**To do:** Give back, unchanged, the line with "Model this object", the line with "const SLOPE_END_Y = 206;", and every line between them, and no other line.
# START OF Supplied material
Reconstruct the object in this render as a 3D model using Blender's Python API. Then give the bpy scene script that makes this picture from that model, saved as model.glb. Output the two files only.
# END OF Supplied material
# START OF Supplied material
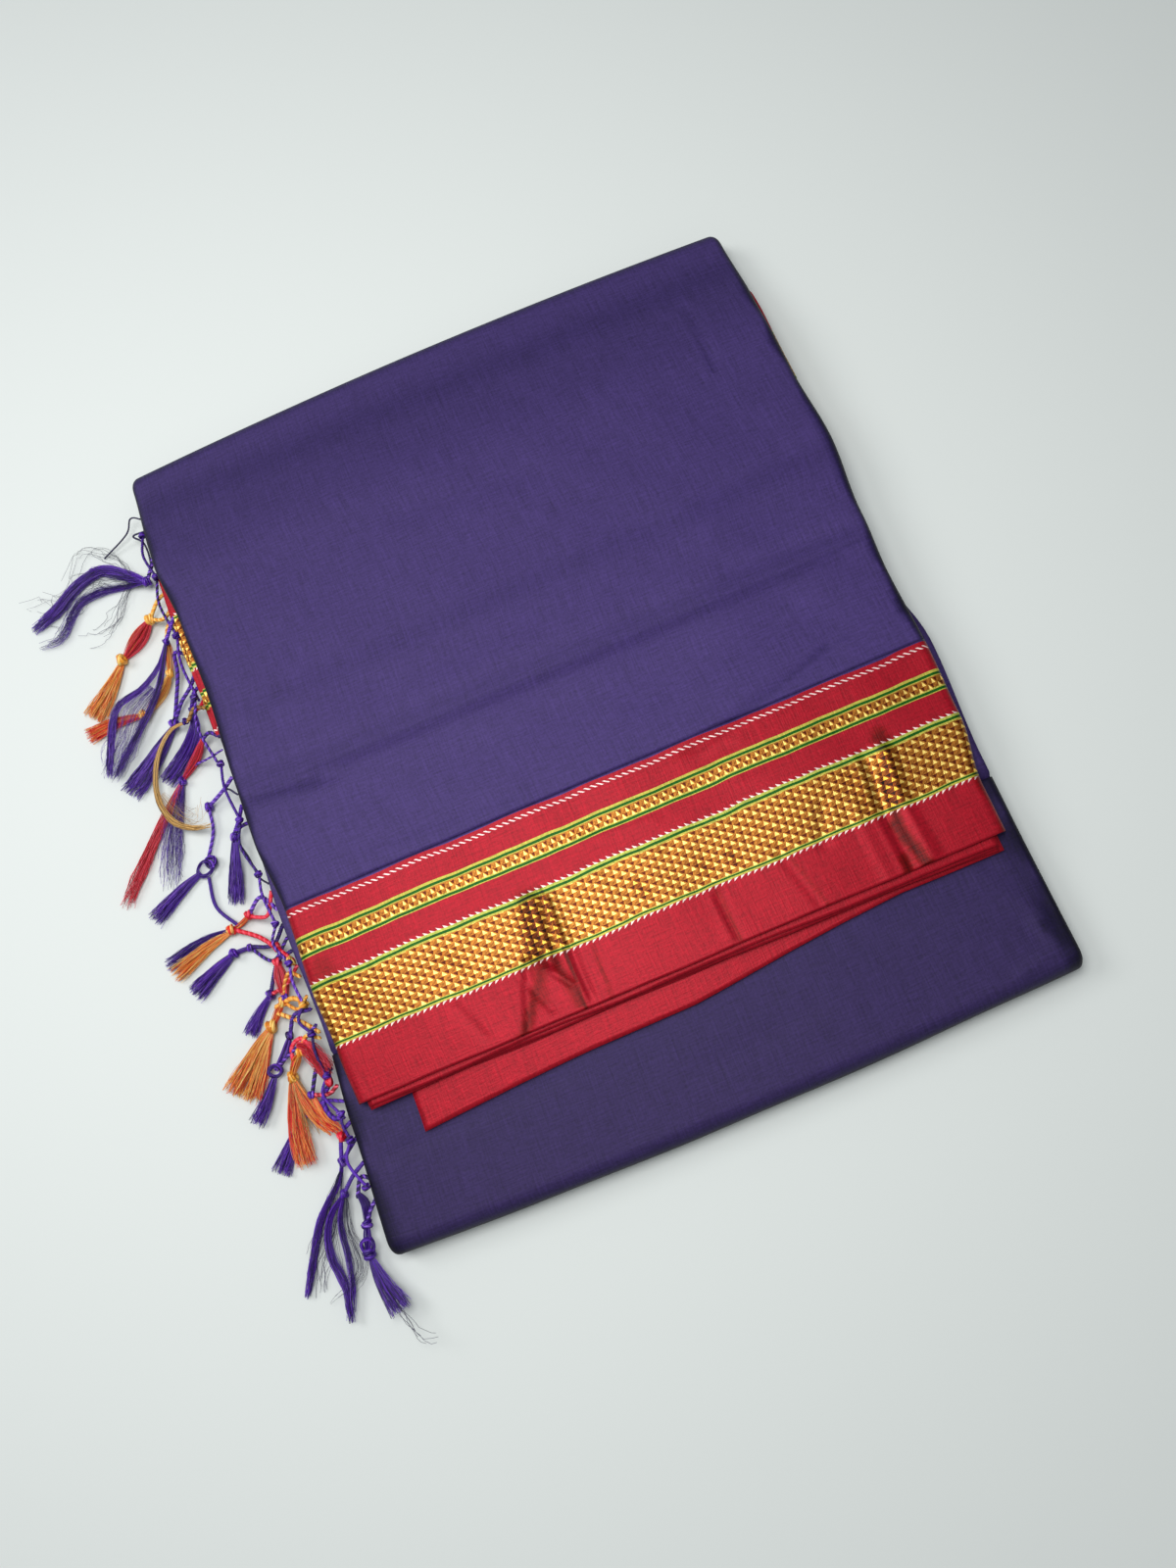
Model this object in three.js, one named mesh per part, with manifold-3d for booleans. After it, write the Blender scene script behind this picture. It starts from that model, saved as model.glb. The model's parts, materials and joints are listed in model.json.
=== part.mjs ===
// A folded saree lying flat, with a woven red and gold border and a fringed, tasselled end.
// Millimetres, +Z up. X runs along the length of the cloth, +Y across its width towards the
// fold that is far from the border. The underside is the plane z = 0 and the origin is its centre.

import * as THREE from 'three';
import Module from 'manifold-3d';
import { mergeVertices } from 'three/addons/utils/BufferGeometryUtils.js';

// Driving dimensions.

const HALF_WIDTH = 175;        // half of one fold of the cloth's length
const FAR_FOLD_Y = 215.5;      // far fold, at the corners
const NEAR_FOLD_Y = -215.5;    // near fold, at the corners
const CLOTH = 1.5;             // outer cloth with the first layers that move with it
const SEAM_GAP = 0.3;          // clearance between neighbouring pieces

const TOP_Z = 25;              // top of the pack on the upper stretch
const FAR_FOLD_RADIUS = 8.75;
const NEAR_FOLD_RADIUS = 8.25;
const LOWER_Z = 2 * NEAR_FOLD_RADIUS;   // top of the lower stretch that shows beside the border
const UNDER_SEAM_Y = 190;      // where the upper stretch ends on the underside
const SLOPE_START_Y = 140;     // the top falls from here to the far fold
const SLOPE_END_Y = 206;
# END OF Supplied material
**Expected answer:**
Model this object in three.js, one named mesh per part, with manifold-3d for booleans. After it, write the Blender scene script behind this picture. It starts from that model, saved as model.glb. The model's parts, materials and joints are listed in model.json.
=== part.mjs ===
// A folded saree lying flat, with a woven red and gold border and a fringed, tasselled end.
// Millimetres, +Z up. X runs along the length of the cloth, +Y across its width towards the
// fold that is far from the border. The underside is the plane z = 0 and the origin is its centre.

import * as THREE from 'three';
import Module from 'manifold-3d';
import { mergeVertices } from 'three/addons/utils/BufferGeometryUtils.js';

// Driving dimensions.

const HALF_WIDTH = 175;        // half of one fold of the cloth's length
const FAR_FOLD_Y = 215.5;      // far fold, at the corners
const NEAR_FOLD_Y = -215.5;    // near fold, at the corners
const CLOTH = 1.5;             // outer cloth with the first layers that move with it
const SEAM_GAP = 0.3;          // clearance between neighbouring pieces

const TOP_Z = 25;              // top of the pack on the upper stretch
const FAR_FOLD_RADIUS = 8.75;
const NEAR_FOLD_RADIUS = 8.25;
const LOWER_Z = 2 * NEAR_FOLD_RADIUS;   // top of the lower stretch that shows beside the border
const UNDER_SEAM_Y = 190;      // where the upper stretch ends on the underside
const SLOPE_START_Y = 140;     // the top falls from here to the far fold
const SLOPE_END_Y = 206;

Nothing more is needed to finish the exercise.